Бедный подпрапорщик Гололобов, очевидно, не знаком был с анархизмом мистиков, объявивших войну и законам природы. Быть может, тогда не покончил бы самоубийством. По воззрениям Гололобова, представляющего как бы мудрость века сего, человеческое «я» оказывается совершенно случайным гостем на жизненном пиру. Прежде всего, оно случайно связано со своей эмпирической формой, со своей, но все же чуждой для «я» природой, то есть телом; следовательно, случайны и все его отношения ко всему миру живому и мертвому, так как человек внешне общается с ними лишь при посредстве той же чужой природы. У подпрапорщика Гололобова нет сознания той интимной, не выразимой словами связи со всем миром, которая является основой всякого жизнечувствия, которую Койген обозначает словом «интимитет», христиане – церковью верующих, мистики-анархисты – вселенской соборностью и которую мы знаем под старым именем любви, братства и солидарности. Он одинок, его «я» – вне всякой связи с миром, в связи с миром только чужое ему его тело. В этом одиночестве поистине смерть страшна, не устоять пред ней одинокому человеку. Это чувство глубокого одиночества порождает необузданную жажду жизни, безумное стремление к вечности, то есть стремление преодолеть свое убогое одиночестве в мире, утвердив себя навеки неизменным, вечно единым среди сменчивых волн мировой жизни. И конечно, этот исполинский эгоизм при жалких ресурсах, которыми он располагает, терпит крушение, приводит к самоубийству, или к безумию и ненависти ко всему миру, или к уходу из него в миры иные, потусторонние. Тяжелая и трагическая проблема, поставленная подпрапорщиком Гололобовым, разрешается им самоубийством.

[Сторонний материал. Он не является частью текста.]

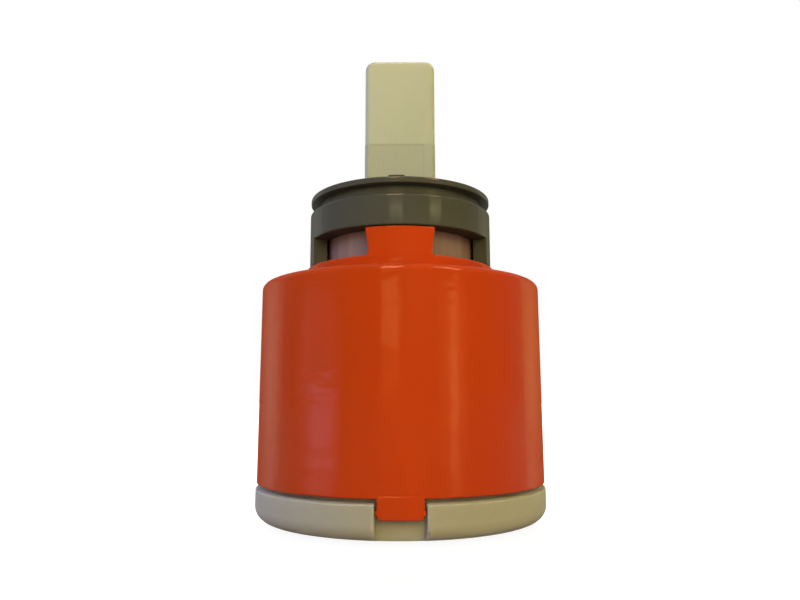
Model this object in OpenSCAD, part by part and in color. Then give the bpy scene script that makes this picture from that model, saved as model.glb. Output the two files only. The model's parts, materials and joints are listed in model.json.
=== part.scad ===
// Single-lever mixer cartridge, 40 mm size, with ceramic discs.
// Z is up and the axis of the cartridge is Z. The three port seals stand on z = 0.
// The stop tab, the locking tongue and the outlet port are on the -Y side.

/* [Base] */
// Diameter of the flange of the base
base_d = 40; // [38:0.5:44]
// Height of the flange of the base
base_h = 4.25; // [3.5:0.25:6]
// Radius of the flange's lower edge
base_round = 2; // [0.5:0.25:2.5]
// Height of the disc seat above the flange
seat_h = 2.55; // [2.25:0.15:4.5]
// Height of the rim that holds the fixed disc, above the disc seat
rim_h = 3.4; // [2:0.2:3.6]
// Wall of that rim
rim_wall = 1.6; // [1.2:0.1:2]
// Height of the open gap between the flange and the housing
base_gap = 0.6; // [0.3:0.1:1]

/* [Ports and seals] */
// Diameter of the three water ports
port_d = 7.5; // [6:0.25:8]
// Distance of the two inlets from the axis
inlet_reach = 8.4; // [8.2:0.1:9]
// Angle of the inlets from the X axis towards the back
inlet_angle = 35; // [30:1:40]
// Distance of the outlet from the axis
outlet_reach = 8; // [7.6:0.2:9]
// Radial width of a port seal
port_seal_w = 1.6; // [1.2:0.1:1.8]
// Height of a port seal
port_seal_h = 2.2; // [1.6:0.1:3]
// How far a port seal stands below the base
port_seal_proud = 0.4; // [0.2:0.1:0.8]
// Radial width of a disc seal
disc_seal_w = 1.3; // [1:0.1:1.7]
// Height of a disc seal
disc_seal_h = 1.4; // [1:0.1:2]
// How far a disc seal stands above the disc seat
disc_seal_proud = 0.4; // [0.2:0.1:0.6]

/* [Housing] */
// How far the housing's lower edge stands inside the edge of the base
shell_step = 0.15; // [0:0.05:0.5]
// How much the radius shrinks from the lower edge to the shoulder
shell_draft = 0.3; // [0:0.05:0.5]
// Wall of the housing at its lower edge
shell_wall = 1.55; // [1.3:0.05:2]
// Height of the housing from its lower edge to the shoulder
shell_h = 27.25; // [26.8:0.25:32]
// Thickness of the shoulder plate
shell_top = 1.8; // [1.2:0.1:2.4]
// Radius of the shoulder's outer edge
shoulder_round = 1; // [0.4:0.1:1.2]
// How far the raised ring round the neck stands out beyond the collar
boss_step = 0.45; // [0.2:0.05:1]
// Height of the raised ring above the shoulder
boss_h = 2.3; // [2:0.1:3.5]
// Angle that the stop tab covers at its top
tab_arc = 40; // [34:1:44]
// How much narrower the stop tab is at its foot, on each side
tab_flare = 0.5; // [0:0.05:0.8]
// Height of the stop tab above the raised ring
tab_h = 3.85; // [3:0.05:6]
// Width of a locking tongue
tongue_w = 5.4; // [4:0.1:8]
// How far a locking tongue hangs below the housing
tongue_h = 2.35; // [1.6:0.05:3]
// How far the round bumps on a tongue's flanks stand out
bump_out = 0.2; // [0.05:0.05:0.3]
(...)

Остающиеся жить люди в этом рассказе рисуются пошляками, которые только потому не чувствуют трагизма смерти, что преисполнены самодовольства, животной чувственности, не оставляющей им времени размышлять о смерти, а когда жизнь сама ставит вопрос ребром, то укрепляются еще не угасшим в них, именно благодаря их природной животности, ощущением неразрывной своей связи с живым движущимся миром.

К той же теме, ужасу пред смертью, возвращается Арцыбашев в рассказе «Смех»6, где старый доктор, почувствовав приближение смерти, незаметно сходит с ума от ужаса.